Do Some Background Research
Once you have a shortlist of faculty you want to know more about, spend some time gathering more information about what they do. Have they given any talks recently? And if so, what was the topic? What classes have they taught recently? If the professor works for a lab, what accomplishments does the lab publicize on their website? What articles or books has the professor published?
See if you can skim through an article or the first chapter of a book that professor has written. This can give you a better sense both of what this professor works on specifically, and whether it’s something that interests you. Plus, this gives you some great material to talk about if you end up meeting with the professor.

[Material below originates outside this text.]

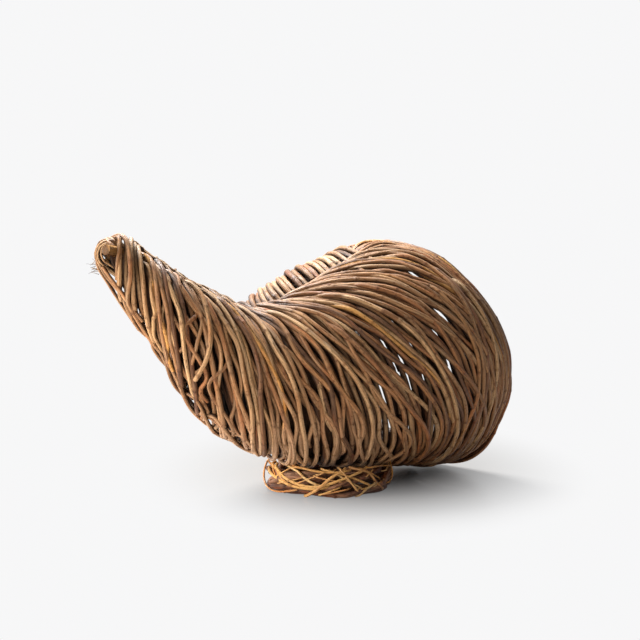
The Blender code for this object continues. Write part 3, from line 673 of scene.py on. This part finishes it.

Even if you don’t quite understand their research, this can be a great way to ask questions and get the conversation moving.
Reach Out to Faculty Over Email
Once you find a faculty member who works on something you're interested in, it's time to make contact! When you email a faculty member for the first time, your goal should be to set up a time to meet and talk. Make sure to tailor your email to that particular individual and mention why you're contacting them specifically. Keep your email short, polite, and to the point. For example:
Dear Professor So-and-So,
I’m Jane, a prospective X major particularly interested in Y. I am writing you because I noticed that you teach classes in Y/ I read your paper on Y/ the Student Services Officer in your department suggested I reach out to you. I would love to get your advice on how I can get involved with research on Y during my time at Stanford. Could I come by your office hours? And if so, when are they?
If the professor doesn’t respond, don’t lose hope! The professor might be particularly busy that week, or out of town, or simply missed your message in a flood of other emails. Try to reach out again after at least one week has passed. You can send a follow up email, or you can stop by during the professor’s office hours to introduce yourself and ask if you can set up a time to meet later.
What Are Office Hours?
Nearly all Stanford faculty members hold office hours, a block of time set aside specifically for meeting with and talking to students. Attending office hours can be one of the best ways to get to know your professors, lecturers, and instructors. You don't necessarily have to be in that person's class to visit their office hours. If you happen to be a current or former student, professors are often quite pleased by a visit. But even if you've never taken a class with that person, it's common for office hours to be open to all students.
When Are Office Hours?
If you're currently in a class with this instructor, their office hours are usually listed on the course syllabus. Even if you aren’t in the class, you might be able to view the syllabus through the syllabus archive. A few departments publish office hours on the website as part of their Faculty Profiles (such as Art & Art History and English). Professors might have office hours posted on their office door if you go by the office, or if you ask in the department they might be able to tell you. But sometimes email is your only option, especially if they aren’t teaching that quarter.
Note that some faculty members use appointments, some just do drop-ins, and some do a mix. Generally, whether you are in the class or not, whether you have an appointment or not, it’s safe to show up at office hours and say something like “Hi, I’m a sophomore here and I’m really interested in X. I saw you had office hours--is this a good time or can we schedule an appointment for later?” Obviously, have your calendar handy for this one (and be sure to get to the appointment! Faculty do not like no-shows and canceling at short notice isn't great either).
Things To Talk About
Once you make it to office hours, be sure to ask questions. Some conversation-starters might include:
- What sort of research do you do? How did you become interested in this field?
- What other possibilities did you study when you were in school?
- What do you wish you’d known when you were an undergrad?
- What do you think is the most interesting problem or challenge in the field today?
- What is your favorite part of your teaching or research?
- I read this article that connects to what we were talking about in class the other day--what do you think of it?
- The other day you mentioned something in class but said we don't have time to get into it now. Can you tell me a bit more about it?
- I read this article you wrote and I was wondering...
- If I want to learn more, what are some readings you would recommend?
At the end of each conversation you have, be sure to ask, “is there anyone else I should be talking to?” Experts know other experts, and this can be a great way to expand your network.
Finally, remember to cultivate the connections you make by following up and keeping in touch!